● Material provided
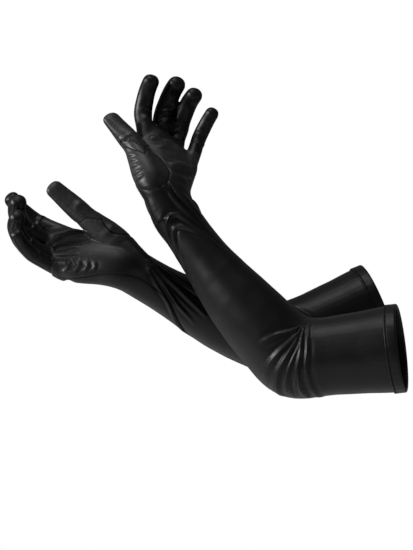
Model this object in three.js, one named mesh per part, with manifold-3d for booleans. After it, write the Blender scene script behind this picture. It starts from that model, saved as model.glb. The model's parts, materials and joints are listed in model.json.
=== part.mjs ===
// A pair of opera gloves in stretch satin, in the shape they take on two raised, crossed arms.
// Each glove is an assembly of cut cloth panels: a folded hem band with its elastic, front and back sleeve
// panels, a palm, a back, a thumb gusset, a front and a back for every finger, and three forked fourchettes
// between fingers. Every panel is a thin closed wall, so the arm and each finger have a real hollow to go into.
// Units are millimetres. +Z is up, +X runs from the hands towards the cuffs, and +Y runs from the left glove
// to the right one.
// The origin is the centre of the left glove's arm opening.
import * as THREE from "three";
import { mergeVertices } from "three/addons/utils/BufferGeometryUtils.js";
import Module from "manifold-3d";

const wasm = await Module();
wasm.setup();

// ---- Cloth ----
const CLOTH = 1.0; // wall of every panel
const SEAM_GAP = 0.4; // clear space between neighbouring panels

// ---- Arm ----
const UPPER_LENGTH = 126; // arm opening to elbow
const FOREARM_LENGTH = 239; // elbow to wrist
const CUFF_RADIUS = 49.6;
const UPPER_RADIUS = 45; // just above the elbow
const WRIST_HALF_WIDTH = 28.5;
const WRIST_HALF_DEPTH = 25;
const ELBOW_REACH = 44; // cloth that bunches at the elbow, each way from the joint
const WRIST_REACH = 20; // the same at the wrist
const BEND_ROUNDNESS = 0.4; // how far a bend runs on straight at each end, as a share of its length
const ELBOW_POINT = 8; // how far the point of the elbow stands out of a plain bend
const FOREARM_BOW = 7; // how far the middle of the forearm hangs out of the straight line
// Radii of the sleeve as [share of the way, radius], from the hem to the elbow and from the elbow to the wrist.
const UPPER_PROFILE = [[0, CUFF_RADIUS], [0.2, 49], [0.5, 47], [1, UPPER_RADIUS]];
const FORE_PROFILE = [[0, 43], [0.12, 41.8], [0.3, 38.3], [0.46, 34], [0.62, 30.8], [0.82, 27.8], [1, 26.5]];
const SLEEVE_ARCS = 10; // facets across half the girth of a sleeve

// ---- Hem ----
const HEM_WIDTH = 14;
const HEM_CLEARANCE = 0.4; // between the folded band and what lies inside it
const HEM_OVERLAP = 5; // how far the sleeve's raw edge goes into the fold
const ELASTIC_WIDTH = 6;
const ELASTIC_THICKNESS = 0.8;

// ---- Hand ----
const PALM_LENGTH = 90; // wrist to the mouth between the finger roots, on the middle line
const PALM_HALF_WIDTH = 39.5;
const KNUCKLE_HALF_DEPTH = 15;
const MOUTH_HALF_DEPTH = 12.5;
const MOUTH_HALF_WIDTH = 38.5;
// Half width and half depth of the hand as [share of the way, size], from the wrist's bunch to the mouth.
const HAND_WIDTHS = [
  [0, WRIST_HALF_WIDTH + 1], [0.3, 34.5], [0.6, 38.5], [0.85, PALM_HALF_WIDTH], [1, MOUTH_HALF_WIDTH],
];
const HAND_DEPTHS = [
  [0, WRIST_HALF_DEPTH - 2], [0.3, 21.5], [0.6, 18.5], [0.85, KNUCKLE_HALF_DEPTH], [1, MOUTH_HALF_DEPTH],
];
const MOUTH_SLANT = 0.19; // the mouth lies this much further out per millimetre towards the index finger
const STALL_START = 4.5; // from a finger's hinge to its own cloth
const FORK_SPREAD = 70; // degrees of a finger's girth that a fourchette covers
const KNUCKLE_ARCS = 4; // facets across half of one finger root
const KNUCKLE_INSET = 14; // degrees by which the cloth round the knuckles stays off a fourchette
const KNUCKLE_GAP = 1.4; // from the cloth round the knuckles to each stall
const CROTCH_DIP = 0.9; // how far a fourchette's crotch lies below the start of the stalls
const CROTCH_NARROWING = 0.6; // a fourchette's width at the crotch, as a share of its width beside the fingers
const HAND_ARCS = 10; // facets across half the hand
const THUMB_ARCS = 6; // facets across half the thumb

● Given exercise
Copy out the whole listing exactly as written.

● Response
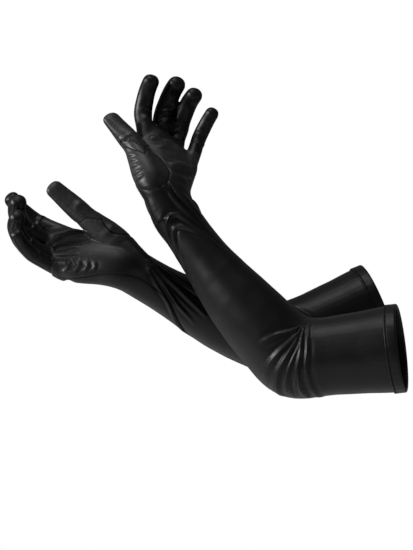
Model this object in three.js, one named mesh per part, with manifold-3d for booleans. After it, write the Blender scene script behind this picture. It starts from that model, saved as model.glb. The model's parts, materials and joints are listed in model.json.
=== part.mjs ===
// A pair of opera gloves in stretch satin, in the shape they take on two raised, crossed arms.
// Each glove is an assembly of cut cloth panels: a folded hem band with its elastic, front and back sleeve
// panels, a palm, a back, a thumb gusset, a front and a back for every finger, and three forked fourchettes
// between fingers. Every panel is a thin closed wall, so the arm and each finger have a real hollow to go into.
// Units are millimetres. +Z is up, +X runs from the hands towards the cuffs, and +Y runs from the left glove
// to the right one.
// The origin is the centre of the left glove's arm opening.
import * as THREE from "three";
import { mergeVertices } from "three/addons/utils/BufferGeometryUtils.js";
import Module from "manifold-3d";

const wasm = await Module();
wasm.setup();

// ---- Cloth ----
const CLOTH = 1.0; // wall of every panel
const SEAM_GAP = 0.4; // clear space between neighbouring panels

// ---- Arm ----
const UPPER_LENGTH = 126; // arm opening to elbow
const FOREARM_LENGTH = 239; // elbow to wrist
const CUFF_RADIUS = 49.6;
const UPPER_RADIUS = 45; // just above the elbow
const WRIST_HALF_WIDTH = 28.5;
const WRIST_HALF_DEPTH = 25;
const ELBOW_REACH = 44; // cloth that bunches at the elbow, each way from the joint
const WRIST_REACH = 20; // the same at the wrist
const BEND_ROUNDNESS = 0.4; // how far a bend runs on straight at each end, as a share of its length
const ELBOW_POINT = 8; // how far the point of the elbow stands out of a plain bend
const FOREARM_BOW = 7; // how far the middle of the forearm hangs out of the straight line
// Radii of the sleeve as [share of the way, radius], from the hem to the elbow and from the elbow to the wrist.
const UPPER_PROFILE = [[0, CUFF_RADIUS], [0.2, 49], [0.5, 47], [1, UPPER_RADIUS]];
const FORE_PROFILE = [[0, 43], [0.12, 41.8], [0.3, 38.3], [0.46, 34], [0.62, 30.8], [0.82, 27.8], [1, 26.5]];
const SLEEVE_ARCS = 10; // facets across half the girth of a sleeve

// ---- Hem ----
const HEM_WIDTH = 14;
const HEM_CLEARANCE = 0.4; // between the folded band and what lies inside it
const HEM_OVERLAP = 5; // how far the sleeve's raw edge goes into the fold
const ELASTIC_WIDTH = 6;
const ELASTIC_THICKNESS = 0.8;

// ---- Hand ----
const PALM_LENGTH = 90; // wrist to the mouth between the finger roots, on the middle line
const PALM_HALF_WIDTH = 39.5;
const KNUCKLE_HALF_DEPTH = 15;
const MOUTH_HALF_DEPTH = 12.5;
const MOUTH_HALF_WIDTH = 38.5;
// Half width and half depth of the hand as [share of the way, size], from the wrist's bunch to the mouth.
const HAND_WIDTHS = [
  [0, WRIST_HALF_WIDTH + 1], [0.3, 34.5], [0.6, 38.5], [0.85, PALM_HALF_WIDTH], [1, MOUTH_HALF_WIDTH],
];
const HAND_DEPTHS = [
  [0, WRIST_HALF_DEPTH - 2], [0.3, 21.5], [0.6, 18.5], [0.85, KNUCKLE_HALF_DEPTH], [1, MOUTH_HALF_DEPTH],
];
const MOUTH_SLANT = 0.19; // the mouth lies this much further out per millimetre towards the index finger
const STALL_START = 4.5; // from a finger's hinge to its own cloth
const FORK_SPREAD = 70; // degrees of a finger's girth that a fourchette covers
const KNUCKLE_ARCS = 4; // facets across half of one finger root
const KNUCKLE_INSET = 14; // degrees by which the cloth round the knuckles stays off a fourchette
const KNUCKLE_GAP = 1.4; // from the cloth round the knuckles to each stall
const CROTCH_DIP = 0.9; // how far a fourchette's crotch lies below the start of the stalls
const CROTCH_NARROWING = 0.6; // a fourchette's width at the crotch, as a share of its width beside the fingers
const HAND_ARCS = 10; // facets across half the hand
const THUMB_ARCS = 6; // facets across half the thumb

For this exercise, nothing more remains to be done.